Is Your Pension Going to Be Enough?
Contributor

The new state pension amounts to £160 per week. This gives men and women of retirement age an annual income of £7,658. This is the full amount – whether you receive this much will depend on your National Insurance record.

Whether or not you can live on the new state pension alone depends on the lifestyle you want when you retire. For many, it is nowhere near enough. Even the government has stated that the state pension available is not enough. In their document, Your State Pension Explained, it is explained that, “for many people, the state pension is only part of their retirement income.” Therefore, savings, investments or rental income are commonly used to supplement retirement funds.

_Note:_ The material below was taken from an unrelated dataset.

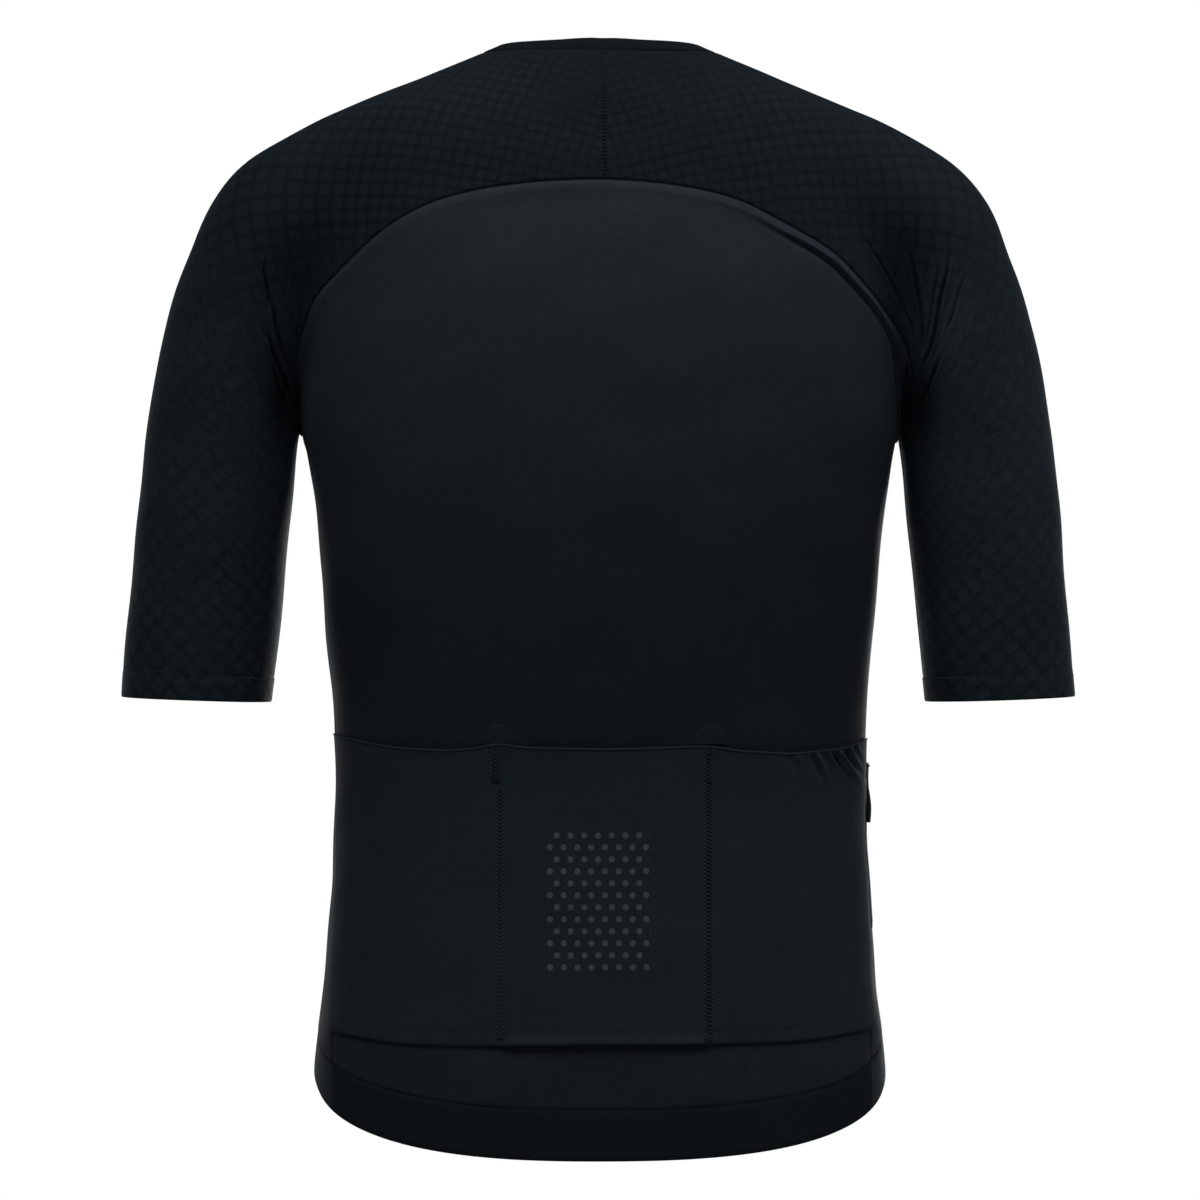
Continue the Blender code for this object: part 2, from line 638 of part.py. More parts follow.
def build_hem(side, surface):
    steps = 2 * ARCH_STEPS if side == 0 else ARCH_STEPS + NECK_FRONT_STEPS
    seam, edge = hem_lines(steps, side)
    grid = np.stack([seam, settle((seam + edge) / 2), edge])
    name = {0: "hem_back", 1: "hem_front_left", -1: "hem_front_right"}[side]
    cloth(name, grid, surface, ("top", "first", "last"), thickness=BAND)


def pocket_columns():
    """Places across the back, closer together over the gathers on the wearer's right."""
    left = np.linspace(math.radians(9), math.radians(90), 14)
    right = np.linspace(math.radians(90), math.radians(134), 8)[1:]
    gathered = np.linspace(math.radians(134), math.radians(164), 21)[1:]
    rest = np.linspace(math.radians(164), math.radians(171), 3)[1:]
    return np.concatenate([left, right, gathered, rest])


def build_pockets(surface):
    flat = pocket_columns()
    x = 171 * MM * np.cos(flat)
    t = np.array(POCKET_ROWS)[:, None]
    top = np.interp(x / MM, *POCKET_TOP.T) * MM
    bottom = np.interp(x / MM, *POCKET_BOTTOM.T) * MM
    z = (1 - t) * top + t * bottom
    angle = np.arctan2(np.sin(flat), 1.6 * np.cos(flat))
    limit = np.array([[seam_angle(h, 0) for h in line[[0, -1]]] for line in z])
    share = (angle - angle[0]) / (angle[-1] - angle[0])
    angle = limit[:, :1] * (1 - share) + (math.pi - limit[:, 1:]) * share
    way = np.stack([np.cos(angle), np.sin(angle), 0 * angle], -1)
    start = np.stack([0 * z, 0 * z, z], -1)
    grid = cast(start, way, 260 * MM)
    between = np.abs(np.sin(np.pi * np.clip(grid[..., 0] / (2 * DIVIDER_X) + 0.5, 0, 1)))
    outer_pocket = np.clip((np.abs(grid[..., 0]) - DIVIDER_X) / (90 * MM), 0, 1)
    between = np.where(outer_pocket > 0, np.sin(np.pi * outer_pocket), between)
    slack = POCKET_SLACK * between * (1 - t) ** 2
    lift = LAID_ON + CLOTH + slack + gather_height(grid, top)
    cloth("pocket_panel", grid, surface, ("first", "last"), lift=lift)


def gather_height(p, top):
    """Ridges that run down from the pocket's edge and die away."""
    height = np.zeros(p.shape[:-1])
    fall = np.clip(top - p[..., 2], 0, None)
    for x, length, high in GATHERS:
        centre = x * MM - GATHER_FAN * fall
        fade = np.clip(1 - fall / (length * MM), 0, 1)
        height += high * MM * fade * np.exp(-((p[..., 0] - centre) / GATHER_HALF)**2)
    return height


def build_tack(side, surface):
    """Half-round patch on the back, flat side down on the pocket's edge."""
    angle = np.linspace(0, math.pi, 13)
    radius = np.linspace(0.04, 1, 4)[:, None] * TACK_RADIUS
    x = side * DIVIDER_X + radius * np.cos(angle)
    z = TACK_HEIGHT + TACK_STAND * radius * np.sin(angle)
    start = np.stack([x, 0 * x, z], -1)
    grid = cast(start, np.broadcast_to((0.0, 1.0, 0.0), start.shape), 150 * MM)
    name = "pocket_tack_left" if side > 0 else "pocket_tack_right"
    cloth(name, grid, surface, thickness=TACK_WALL, lift=LAID_ON + TACK_WALL)


# ---------------------------------------------------------------- zips
def build_front_zip(surface):
    top = neck_top(1)[-1, 2]
    bottom = hem_lines(4, 1)[1][-1, 2]
    heights = np.linspace(top, bottom, 31)
    half = ZIP_HALF - SEAM_GAP
    columns = [zip_line(heights, x) for x in (-half, 0.0, half)]
    cloth("zip_front", np.stack(columns, 1), surface, thickness=ZIP_WALL)


def pocket_zip_point(share, offset):
    """A point along the side pocket's zip; offset is measured across it, towards the back."""
    depth = (1 - share) * POCKET_ZIP_FROM[0] * MM + share * POCKET_ZIP_TO[0] * MM + offset
    height = (1 - share) * POCKET_ZIP_FROM[1] * MM + share * POCKET_ZIP_TO[1] * MM
    start = np.stack([0 * depth - 120 * MM, depth, height + 0 * depth], -1)
    return cast(start, np.broadcast_to((-1.0, 0.0, 0.0), start.shape), 90 * MM)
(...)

For many current and future retirees funding retirement is a stressful question, but one which needs answering.

What are your retirement goals?

Your plan for retirement will help you decide what is the best pension route for you. Do you want to spend more time with your family? Take up a new hobby? Increase your savings? Whatever your plans, you are going to need income, but not everybody has the same goals. Which retiree profile do you resonate with?

  • Avoid running out of money

For most, being comfortable during retirement is the aim. Many current and future retirees fear having to rely on their children or returning to work if their pension pot is not sufficient.

  • Maintain or improve lifestyle

Retirement is a period of life to enjoy and for some people the aim is improve their lifestyle. A key part of this is to maintain or grow purchasing power over time to counteract inflation throughout retirement.

  • Increase wealth

For those who are very financially comfortable for retirement the goal is often to grow their wealth further. Individuals in this category tend to invest and pass the funds down to children and grandchildren.

How will you fund retirement?

Once a retirement goal has been decided, a plan can be formed on how you will achieve it. Estimating a cost based upon your non-discretionary spending, discretionary spending, inflation and investment time horizon. With life expectancies on the up, planning for a long retirement is now the norm.

In turn, you can then calculate your income. It is best to determine this figure without taking investments into consideration. The most common non-investment income sources for retirees are:
• Salary
• Pension
• State pension
• Business and property

Making the most of your money

Whilst there are some traditional ways to fund retirement, there are also other investment opportunities which have become commonplace in the pension landscape for many.

ISAs

An Individual Savings Account (ISA) allows you to save or invest tax-free. Many retirees utilise their ISA account and leave their pensions untouched.

This is achievable as money withdrawn from an ISA isn’t regarded as income for tax purposes, so you can draw down upon it without entering a higher-rate tax band. Other retirees opt to use an ISA for emergency situations for one-off expenses.

Wellesley offers an ISA eligible bond which is listed on the Irish Stock Exchange. This unique investment is used to acquire loans made by Wellesley which are secured against UK residential properties. Being ISA eligible, this means you could hold your investment within an ISA, allowing you to earn tax efficient fixed returns.

Enhanced Equity Income Fund

A choice for post-retirement income is enhanced equity income funds. The sector is diverse, which allows investors to earn a potentially greater yield on their savings, especially considering the current low interest rates.

Retirees seeking these high dividends will have to accept some risk. These funds used derivative trading to fund higher dividend payments. The strategy aims to provide a growing level of income which is higher than that of the FTSE All-Share Index.

Are you on track for a comfortable retirement?

Research suggests that, on average, those aged 55 to 65 have £105,496 in pensions. A pension pot of £100,000 would mean an income of around £5,000 per year in retirement. Further investigation unveiled that to live at the minimum acceptable standard during retirement costs £9,700.

With such a discrepancy in figures despite such a large pension pot, relying on a state pension and workplace pension simply isn’t enough to fund retirement for the majority.

Future retirees need to be proactive with their money to secure a comfortable financial future and look into investment opportunities.